Cooley LLP, Davis Wright Tremaine, Littler Mendelson, Jenner & Block, and Munger, Tolles & Olson—where Katz started his career—are some Big Law firms that have advised Grindr. Katz said many lawyers want to work with Grindr, given that some are members or allies of its core constituency, and that it’s a “pretty good volume client” for a company with a $3 billion market capitalization.

Moving Forward
Katz, a former editor-in-chief of the Yale Law Journal, said he was proud this year when his former firm Munger Tolles organized a response to the Trump administration’s attacks on the US legal industry. Grindr doesn’t work with any firms that settled with the government, Katz said.
Katz was a White House deputy special counsel and then chief counsel and chief of staff to former FCC chairman Julius Genachowski at the dawn of the social media era. Katz doesn’t hide his political allegiances, but avoids promoting them.
“I’ve found as a general counsel, your client, as a company, its executives, employees, and board—there’s going to be a diversity of political opinion,” said Katz, who counts Genachowski, Lazarus, and former Munger Tolles partner Jeffrey Bleich as mentors. “I don’t view it as my place to single-handedly articulate, ‘Here’s the political orientation of this company.’”

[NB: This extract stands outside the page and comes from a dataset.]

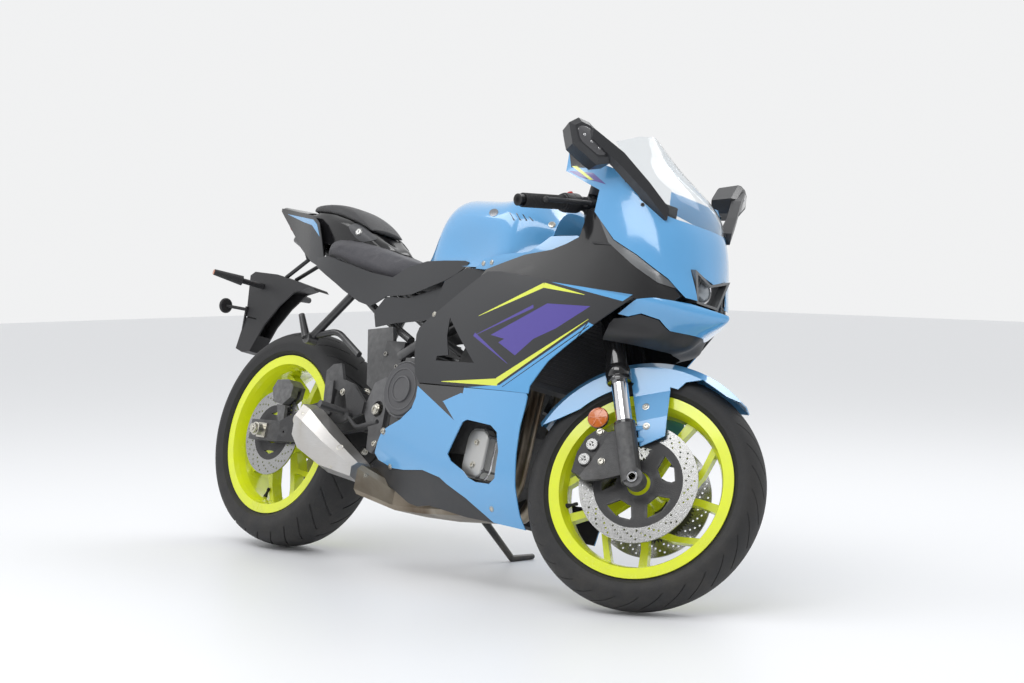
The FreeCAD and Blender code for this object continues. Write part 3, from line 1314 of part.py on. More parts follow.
def side_panels():
    """Painted side panels of the fairing, with the triangular vent behind."""
    skin = level_skin(side_levels(), panelWall)
    outline = [(723, waistHeight + 3.4), (704, 505), (686, 562), (674, 612), (678, 630), (704, 654), (792, 716),
               (891, 780), (905, 787), (964, 787), (1151, 767), (1332, 748), (1402, 742), (1350, 697),
               (1290, 645), (1200, 565), (1150, 500), (1146, waistHeight + 0.3)]
    panel = skin.common(side_plate(outline, -300, 0))
    vent = side_plate([(800, 660), (939, 545), (780, 545), (781, 557), (828, 561), (806, 612)], -300, 0)
    panel = panel.cut(vent)
    post = boss(Vector(812, -190, 700), Vector(812, -90, 700), 7, "main_frame")
    right = biggest(fuse([panel, post]))
    feature("side_panel_right", right, "chassis")
    feature("side_panel_left", other_side(right), "chassis")


def cowl_levels():
    return [
        (150, [(540, -112), (640, -126), (740, -132), (820, -135), (940, -137), (1040, -135), (1110, -130),
               (1180, -118)]),
        (255, [(540, -158), (640, -164), (740, -170), (820, -175), (940, -179), (1040, -178), (1110, -172),
               (1180, -158)]),
        (360, [(540, -186), (640, -190), (740, -192), (820, -194), (940, -197), (1040, -198), (1110, -192),
               (1180, -178)]),
        (waistHeight, [(x, y) for x, y in waist() if x < 1200]),
    ]


def lower_cowls():
    """Lower side cowls with the large window over the pump cover."""
    skin = level_skin(cowl_levels(), panelWall)
    outline = [(721, waistHeight + 2.8), (724, 445), (714, 415), (673, 382), (628, 362), (600, 347),
               (582, 318), (569, 289), (586, 272), (613, 265), (640, 256), (695, 255), (778, 261),
               (851, 248), (880, 234), (953, 206), (1008, 178), (1047, 157), (1150, 152), (1138, 185),
               (1128, 253), (1127, 331), (1130, 400), (1145, waistHeight - 0.3)]
    window = [(879, 309), (924, 394), (940, 401), (1034, 393), (1058, 378), (1070, 331), (1061, 264),
              (1042, 249), (992, 249), (962, 258), (944, 272), (894, 293)]
    panel = skin.common(side_plate(outline, -300, 0)).cut(side_plate(window, -300, 0))
    post = boss(Vector(880, -198, 440), Vector(880, -120, 440), 7, "engine_case")
    right = biggest(fuse([panel, post]))
    feature("lower_cowl_right", right, "chassis")
    feature("lower_cowl_left", other_side(right), "chassis")


def chin_levels():
    halves = [
        (636, [(1296, -130), (1320, -108), (1336, -90), (1353, -66), (1366, -42), (1374, -18), (1378, 0)]),
        (690, [(1330, -156), (1385, -128), (1412, -108), (1440, -82), (1468, -50), (1492, -20), (1500, 0)]),
        (712, [(1330, -166), (1390, -140), (1424, -118), (1460, -90), (1500, -54), (1530, -22), (1544, 0)]),
        (728, [(1330, -174), (1395, -149), (1432, -127), (1472, -96), (1514, -57), (1548, -24), (1566, 0)]),
        (758, [(1330, -178), (1398, -154), (1434, -128), (1466, -94), (1496, -55), (1518, -22), (1526, 0)]),
    ]
    return [(height, whole_curve(half)) for height, half in halves]


def chin():
    """Beak under the headlamp duct, sweeping back as the fairing's lower lip."""
    outline = [(1352, 702), (1404, 741), (1440, 751), (1500, 753), (1540, 746), (1590, 736), (1590, 684),
               (1448, 684), (1440, 704), (1405, 711), (1374, 700)]
    whole = level_skin(chin_levels(), panelWall).common(side_plate(outline, -300, 300))
    feature("chin_lip", whole, "chassis")


def belly_pan():
    """Dark skirts that carry the lower cowls' line down beside the exhaust chamber."""
    skin = level_skin(cowl_levels(), panelWall, -panelWall - 0.5)
    outline = [(549, 254), (560, 263), (586, 280), (640, 264), (695, 263), (778, 269), (851, 256),
               (884, 240), (957, 212), (1014, 184), (1080, 162), (1080, 156), (942, 160), (793, 175),
               (741, 168), (706, 173), (626, 209)]
    skirt = skin.common(side_plate(outline, -300, 0)).cut(nodeObject["exhaust_box"].Shape)
    skirt = biggest(skirt)
    front = end_plate([(-132.5, 158), (132.5, 158), (132.5, 166), (-132.5, 166)], 1060, 1066)
    left = other_side(skirt).cut(block(500, 704, 0, 300, 120, 300))
    feature("belly_pan", fuse([skirt, left, front]), "chassis")


def windscreen():
    """Clear double-curved screen above the nose."""
    halves = [
        (950, [(1404, -118), (1418, -98), (1431, -77), (1444, -38), (1448, 0)]),
        (1015, [(1364, -120), (1385, -98), (1401, -70), (1412, -36), (1416, 0)]),
        (1082, [(1272, -112), (1297, -92), (1318, -64), (1332, -32), (1336, 0)]),
        (1140, [(1190, -97), (1220, -80), (1243, -54), (1258, -28), (1262, 0)]),
        (1196, [(1112, -80), (1144, -66), (1174, -46), (1196, -24), (1206, 0)]),
    ]
    whole = level_skin([(height, whole_curve(half)) for height, half in halves], size("screenWall"))
    frame = end_plate([(-86, 1161), (-40, 1185), (0, 1194), (40, 1185), (86, 1161), (150, 1100), (150, 940),
                       (-150, 940), (-150, 1100)], 1000, 1500)
    nose = around_nose(panelWall + 2 * size("hubClearance"), size("hubClearance"))
    feature("windscreen", biggest(whole.common(frame).cut(nose)), "chassis")


def inner_cowl():
    """Dark trays behind the nose and inside the beak."""
    inset = panelWall + size("hubClearance")
    tray = level_core(nose_levels(), inset).common(block(1262, 1600, -300, 300, 866, 871))
    for name in ("upper_panels", "headlamps"):
        tray = tray.cut(nodeObject[name].Shape)
    tray = biggest(tray)
    shelf = level_core(chin_levels(), inset).common(block(1431, 1600, -300, 300, 738, 743))
    outline = [(1300, 640), (1340, 690), (1370, 696), (1403, 708), (1437, 702), (1445.5, 683.5),
               (1590, 683.5), (1590, 640)]
    duct = level_skin(chin_levels(), panelWall).common(side_plate(outline, -300, 300))
    feature("inner_cowl", Part.makeCompound([tray, shelf, duct]), "chassis")


def instrument():
    """Instrument panel on its bracket from the tray."""
    case = side_plate([(1190, 960), (1240, 1030), (1262, 1028), (1262, 985), (1225, 945)], -78, 78)
    bracket = side_plate([(1232, 956), (1250, 970), (1284, 871.3), (1264, 871.3)], -26, 26)
    feature("instrument", fuse([case, bracket]), "chassis")


def flat_ring(centre, axis_a, axis_b, points):
    """Planar outline drawn in the plane of two axes about a centre."""
    return polygon([centre + axis_a * a + axis_b * b for a, b in points])


def mirrors():
    """Blade-armed mirrors with the turn signal in the back of the housing."""
    outward = Vector(-66, -117, 53).normalize()
    facing = Vector(1, 0, 0) - outward * outward.x
    facing.normalize()
    upward = facing.cross(outward)
    if upward.z < 0:
        upward = upward * -1
    front = Vector(1275, -276, 1100)
    face = [(-66, -20), (-40, -44), (38, -34), (72, 8), (58, 34), (30, 40), (-60, 18)]
    rear = [(0.94 * a, 0.92 * b) for a, b in face]
    back = [(0.8 * a, 0.7 * b) for a, b in face]
    head = Part.makeLoft([flat_ring(front + facing * 12, outward, upward, back),
                          flat_ring(front, outward, upward, face),
                          flat_ring(front - facing * 52, outward, upward, rear)], True, True)
    arm = Part.makeLoft([
        polygon([centre + Vector(-a / 2, 0, -b / 2), centre + Vector(a / 2, 0, -b / 2),
                 centre + Vector(a / 2, 0, b / 2), centre + Vector(-a / 2, 0, b / 2)])
        for centre, a, b in ((Vector(1400, -118, 960), 44, 30), (Vector(1370, -164, 1012), 34, 30),
                             (Vector(1322, -222, 1070), 34, 34), (Vector(1274, -288, 1118), 26, 26))
    ], True, True)
    nose = level_skin(nose_levels(), 60, size("hubClearance"))
    whole = biggest(fuse([head, arm]).cut(nose).cut(nodeObject["windscreen"].Shape))
    feature("mirror_right", whole, "chassis")
    feature("mirror_left", other_side(whole), "chassis")


def foot_controls():
    """Cast hangers with the rider's pegs, heel plates and pedals."""
    plate = [(296, 520), (330, 524), (352, 480), (400, 470), (462, 424), (460, 392), (380, 360),
             (330, 352), (300, 372), (282, 420), (270, 500)]
    for name, sign in (("foot_hanger_right", -1), ("foot_hanger_left", 1)):
        hanger = side_plate(plate, sign * 144.3, sign * 154)
        hole = side_plate([(320, 400), (392, 400), (372, 440), (322, 452)], sign * 100, sign * 180)
        hanger = hanger.cut(hole)
        peg = rod(Vector(392, sign * 154, 388), Vector(376, sign * 236, 396), 11)
        heel = side_plate([(296, 470), (318, 474), (330, 380), (306, 376)], sign * 154, sign * 160)
        pedal = pipe([Vector(412, sign * 160, 380), Vector(470, sign * 172, 350),
                      Vector(560, sign * 176, 372)], 6, 40)
        lug = rod(Vector(412, sign * 154, 380), Vector(412, sign * 167, 380), 12)
        whole = fuse([hanger, peg, heel, lug, pedal])
        feature(name, whole, "chassis")


def passenger_hangers():
    """Tubular hangers with the passenger's pegs folded up."""
    radius = size("hangerRadius")
    tube = rod(Vector(262, -98, 745), Vector(142, -134, 590), radius)
    knuckle = rod(Vector(142, -118, 588), Vector(142, -152, 588), 15)
    peg = cone(Vector(140, -150, 590), Vector(100, -152, 654), 12, 9)
    brace = pipe([Vector(150, -128, 600), Vector(230, -112, 620), Vector(330, -100, 560)],
                 radius - 3, 60)
    right = fuse([tube, knuckle, peg, brace]).cut(tail_tubes(size("hubClearance")))
    right = biggest(right)
    feature("passenger_hangers", both_sides(right), "chassis")


def side_stand():
    """Side stand leg with its forward foot, down on the ground."""
    radius = size("standRadius")
    toe = Vector(664, 381, 107)
    leg = cone(standTop, standHeel, radius, radius - 3)
    boss = rod(standTop - standAxis * standBoss, standTop + standAxis * standBoss, 18)
    foot = cone(standHeel, toe, radius - 3, radius - 4)
    ends = [Part.makeSphere(radius - 3, standHeel), Part.makeSphere(radius - 4, toe)]
    feature("side_stand", fuse([leg, boss, foot] + ends), "side_stand")


main_frame()
pivot_axle()
swingarm()
rear_axle()
engine()
radiator()
exhaust()
shock()
rear_caliper()
chain()
fuel_tank()
tank_covers()
tail_frame()
rider_seat()
rear_hump()
tail_cowl()
seat_panels()
plate_bracket()
rear_lights()
nose_cowl()
side_panels()
upper_panels()
headlamps()
lower_cowls()
chin()
belly_pan()
windscreen()
inner_cowl()
instrument()
mirrors()
foot_controls()
passenger_hangers()
side_stand()


# ---- parking pose, checks and files ------------------------------------------

doc.recompute()

for name, obj in nodeObject.items():
    obj.Placement = bodyPose[nodeBody[name]].multiply(nodePlace[name])
doc.recompute()


def whole_box():
    box = FreeCAD.BoundBox()
    for obj in nodeObject.values():
        box.add(obj.Shape.optimalBoundingBox(False, False))
    return box


box = whole_box()
origin = Vector((box.XMin + box.XMax) / 2, (box.YMin + box.YMax) / 2, box.ZMin)
shift = Placement(origin * -1, Rotation())
for name, obj in nodeObject.items():
    obj.Placement = shift.multiply(obj.Placement)
doc.recompute()

for obj in doc.Objects:
    if "Invalid" in obj.State or "Error" in obj.State:
        raise RuntimeError("%s failed: %s" % (obj.Name, obj.State))
for name, obj in nodeObject.items():
    if obj.Shape.isNull() or not obj.Shape.isValid() or not obj.Shape.Solids:
        raise RuntimeError("%s has no valid solid" % name)

os.makedirs("parts", exist_ok=True)
for name, obj in nodeObject.items():
    obj.Shape.exportStep(os.path.join("parts", name + ".step"))
print("nodes", len(nodeObject), "box", box)
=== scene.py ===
import bpy
import bmesh
import json
import math
from mathutils import Matrix, Vector
from mathutils.bvhtree import BVHTree


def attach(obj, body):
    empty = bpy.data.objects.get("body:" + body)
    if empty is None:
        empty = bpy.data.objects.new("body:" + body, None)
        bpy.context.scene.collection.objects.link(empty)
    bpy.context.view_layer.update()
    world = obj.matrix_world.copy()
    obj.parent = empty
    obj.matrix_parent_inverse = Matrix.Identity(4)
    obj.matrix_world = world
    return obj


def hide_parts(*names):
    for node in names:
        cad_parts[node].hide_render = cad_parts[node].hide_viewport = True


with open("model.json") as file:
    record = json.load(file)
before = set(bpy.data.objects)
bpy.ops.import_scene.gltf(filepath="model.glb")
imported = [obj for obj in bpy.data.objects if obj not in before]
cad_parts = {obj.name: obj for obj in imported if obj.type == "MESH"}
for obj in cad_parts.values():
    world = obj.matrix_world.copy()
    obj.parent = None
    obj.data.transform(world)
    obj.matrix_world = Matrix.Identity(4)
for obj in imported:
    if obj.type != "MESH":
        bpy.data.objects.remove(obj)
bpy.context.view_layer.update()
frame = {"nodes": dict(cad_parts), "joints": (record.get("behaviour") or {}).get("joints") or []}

# Sport motorcycle on its side stand: finishes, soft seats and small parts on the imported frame.

# the upright motorcycle in mm, and how it stands in the frame
pose = {
    "lean": 14.85,
    "pitch": 0.299,
    "axleHeight": 315,
    "wheelBase": 1395,
    "frontRadius": 300,
    "rake": 23.67,
    "axleOffset": 38,
    "steerRest": 26.87,
    "rearAxleWorld": (0.001589, 0.080730, 0.307735),
}
jointPlaces = {joint["name"]: Vector(joint["pos_m"]) for joint in frame["joints"]}
turn = (Matrix.Rotation(math.radians(pose["pitch"]), 4, "Y")
        @ Matrix.Rotation(math.radians(-pose["lean"]), 4, "X")).to_3x3()
rearAxle = jointPlaces["rear_wheel_spin"]
rearHub = Vector((0, 0, pose["axleHeight"]))
frontHub = Vector((pose["wheelBase"], 0, pose["frontRadius"]))
rake = math.radians(pose["rake"])
steerUp = Vector((-math.sin(rake), 0, math.cos(rake)))
steerFore = Vector((math.cos(rake), 0, math.sin(rake)))
steerBase = frontHub - steerFore * pose["axleOffset"]
steerTurn = Matrix.Rotation(math.radians(pose["steerRest"]), 3, steerUp)
acrossY = Vector((0, 1, 0))
mm = 0.001


def fromBike(point):
    # place in the frame, in metres, of a point in mm on the upright motorcycle
    return turn @ ((Vector(point) - rearHub) * mm) + rearAxle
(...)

Katz empathizes with members of Grindr’s community who feel politically isolated. Grindr is a direct-to-consumer outfit that has no government contracts but 50% of its revenue comes from advertising. A small portion of that revenue stream has faced challenges in the current political climate, Katz said.
Grindr hired its first in-house lobbyist this year, Joseph Hack, to lead a government affairs team in guarding against federal budget cuts to programs that benefit the global gay community, Katz said. Jevan Hutson, a law professor and former Davis Wright associate, recently joined Grindr to bolster oversight on privacy matters, the company said. Grindr is also searching for a chief privacy officer to replace Kelly Peterson, who left this year.
Arison, Grindr’s CEO, praised Katz for transforming the company’s “legal and corporate affairs function into a strategic engine.” Katz’s leadership makes “Grindr stronger and better prepared for the future,” Arison said.
Editor’s note: This is the first profile in Inside In-House, a periodic series featuring corporate counsel.